Edit the /usr/local/nagios/etc/objects/contacts.cfg config file and change the email address associated with the nagiosadmin contact definition to your email address to receive alerts.
vi /usr/local/nagios/etc/objects/contacts.cfg
Replace the email address field to receive the notification.
define contact { contact_name nagiosadmin ; Short name of user use generic-contact ; Inherit default values from generic-contact template (defined above) alias Nagios Admin ; Full name of user email admin@itzgeek.com ; <<***** CHANGE THIS TO YOUR EMAIL ADDRESS ******
}
Install Nagios Plugins
Download Nagios Plugins to /tmp directory and extract it.
cd /tmp wget https://nagios-plugins.org/download/nagios-plugins-2.2.1.tar.gz tar -zxvf nagios-plugins-2.2.1.tar.gz cd /tmp/nagios-plugins-2.2.1/
Compile and install the Nagios plugins.
./configure --with-nagios-user=nagios --with-nagios-group=nagios make make install
Start Nagios
Verify the sample Nagios configuration files.
/usr/local/nagios/bin/nagios -v /usr/local/nagios/etc/nagios.cfg
Output:
Nagios Core 4.4.5 Copyright (c) 2009-present Nagios Core Development Team and Community Contributors Copyright (c) 1999-2009 Ethan Galstad Last Modified: 2019-08-20 License: GPL Website: https://www.nagios.org Reading configuration data... Read main config file okay... Read object config files okay... Running pre-flight check on configuration data... Checking objects... Checked 8 services.
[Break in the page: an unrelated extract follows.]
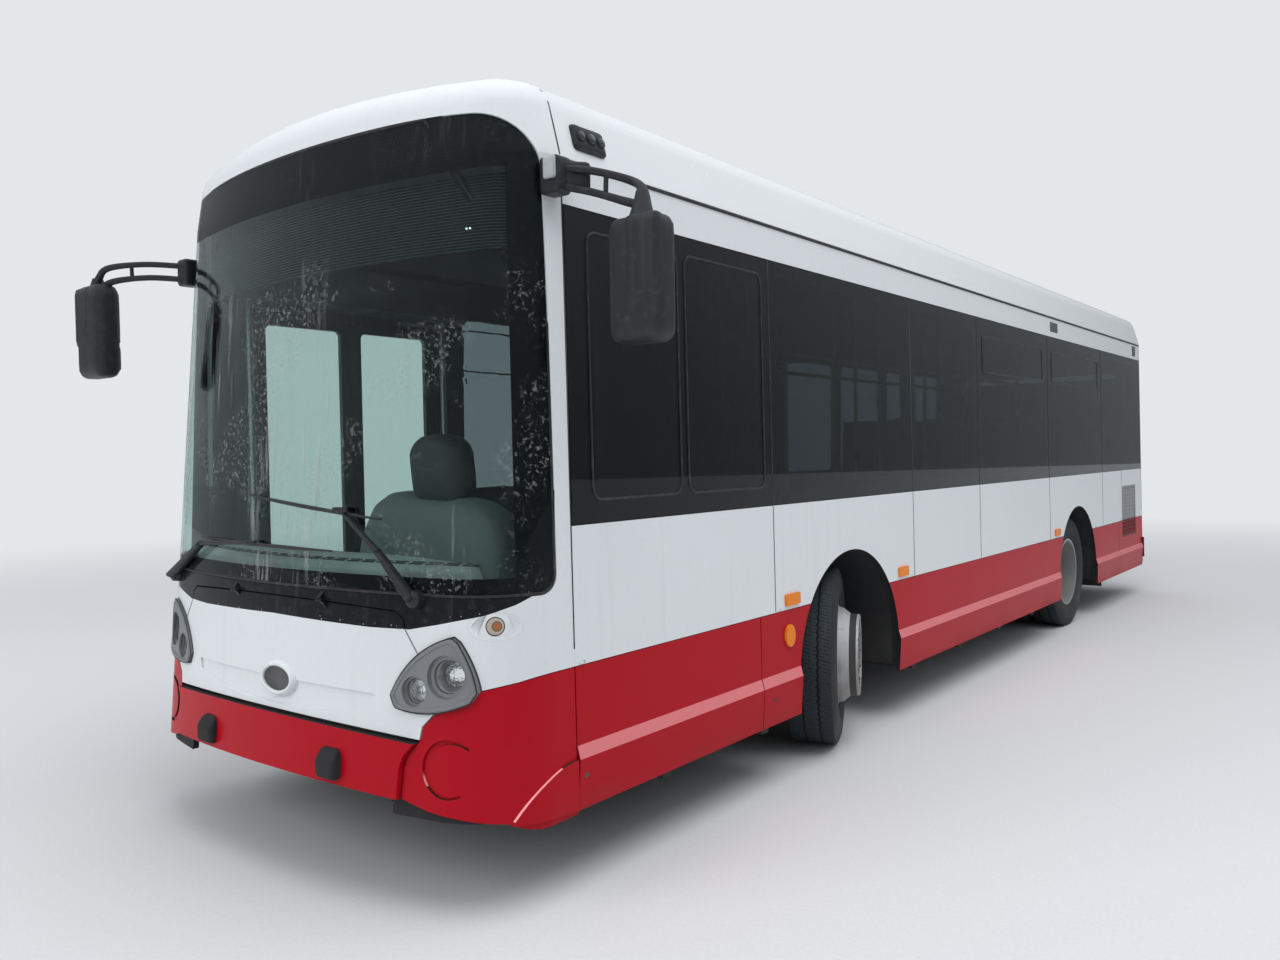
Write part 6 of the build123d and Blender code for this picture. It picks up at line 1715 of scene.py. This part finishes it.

Checked 1 hosts. Checked 1 host groups. Checked 0 service groups. Checked 1 contacts. Checked 1 contact groups. Checked 24 commands. Checked 5 time periods. Checked 0 host escalations. Checked 0 service escalations. Checking for circular paths... Checked 1 hosts Checked 0 service dependencies Checked 0 host dependencies Checked 5 timeperiods Checking global event handlers... Checking obsessive compulsive processor commands... Checking misc settings... Total Warnings: 0 Total Errors: 0 Things look okay - No serious problems were detected during the pre-flight check
If there are no errors, start the Nagios service.
systemctl start nagios
Enable Nagios on system startup.
systemctl enable nagios
Check Nagios service status with the below command.
systemctl status nagios
SELinux
See if SELinux is in Enforcing mode.
getenforce
Change SELinux mode to Permissive or disable.
setenforce 0
To make this SELinux mode permanent, modify /etc/selinux/config and reboot the system.
Firewall
Create a firewall rule to allow webserver access through the firewall.
firewall-cmd --permanent --add-service=http firewall-cmd --reload
Access Nagios Web Interface
Access the Nagios web interface using the below URL.
http://ip-add-re-ss/nagios/
You will need to use the username (nagiosadmin) and password you specified earlier to access Nagios web interface.
Nagios console will look like below.
After you logged in to Nagios web interface, click on Hosts in the left pane to see a list of systems being monitored by Nagios.
Since we have not added any host to Nagios, it just monitors the localhost itself.
Click on Services in the left pane to check the status of any services that are being monitored with Nagios.
Conclusion
In this post, you have learned how to install Nagios on CentOS 8 / RHEL 8 and configured Nagios to monitor the services with the help of Nagios plugins. At this moment, Nagios monitors the server itself. You can also monitor the Remote Linux System with Nagios with NRPE add-on.